Ve maç saati geldi çattı. Maç başlamadan 15 dakika önce, 1 dakika içinde koltuğumda yerimi aldım. Yanımda bir anne ve üç kızı oturuyordu. Futbol sevgisi bir başka.
Elime biramı aldım. Stadyumda bira içmek serbest. Tabi cam şişe de değil. Plastik şişede.
Her şey düşünülmüş.
Tribünde bir efsane var. Tüm ciddiyetiyle. “Sir Alex Ferguson”. İlk kez uzaktan da olsa bu kadar yakınım kendisine.
Maçtan önce kısa bir konser ve pompon kızların şovu ve ManU Vakfı’nın tanıtımının ardından maç kadrosu açıklanıyor.

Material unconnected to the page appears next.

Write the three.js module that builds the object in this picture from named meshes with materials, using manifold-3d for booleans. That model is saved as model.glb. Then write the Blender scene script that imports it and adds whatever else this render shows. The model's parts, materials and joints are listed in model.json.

Daha önce ismi duyurulan Ronaldinho ve Rivaldo kadroda yok.
Kimler yok ki kadroda.
Kalede Van Der Saar, Danny Welbeck, Mark Webber, Ruud Van Nistelroy, Edgar Davids, Patrick Kluviert, Ji Sun Park...
Nistelroy’un penaltı golüyle 1-0 öne geçiyor ManU. Ardından Mark Webber’in golü geliyor. 2-0.
Luis Garcia’nın direkten dönen topu tamamlamasıyla skor 2-1.
Mendiata durumu eşitliyor; 2-2.
Herkes iki takımı ayakta alkışlıyor.
Dostluk maçına yakışan bir sonuç. Herkes çok mutlu. Yüzler gülüyor. Yavaş yavaş stadtan ayrılıyorum. Güler yüzlü çalışanlar kapıda “yine bekleriz.” diyorlar.
ManU’yu dünya kulübü yapan şey işte bu değerler bence.
Londra’ya dönüyorum. Mail box’ıma ManU’dan bir mesaj düşüyor. Bugünkü maçın önemli anları videosu.
İşte maçın linki.
Futbol sevdalılarına iyi seyirler.
Gülüyorum. Yıllarca maçlarına gittiğim takımımdan böyle bir mesaj almadığım için. Daha çok kat edeceğimiz yol var sanırım.
Kırmızı Şeytanları mabedinde izlemek paha biçilmez bir duyguydu.
İki efsanenin düellosu dostça sonuçlanıyor.
Bucketlist’ime bir tık daha atıyorum.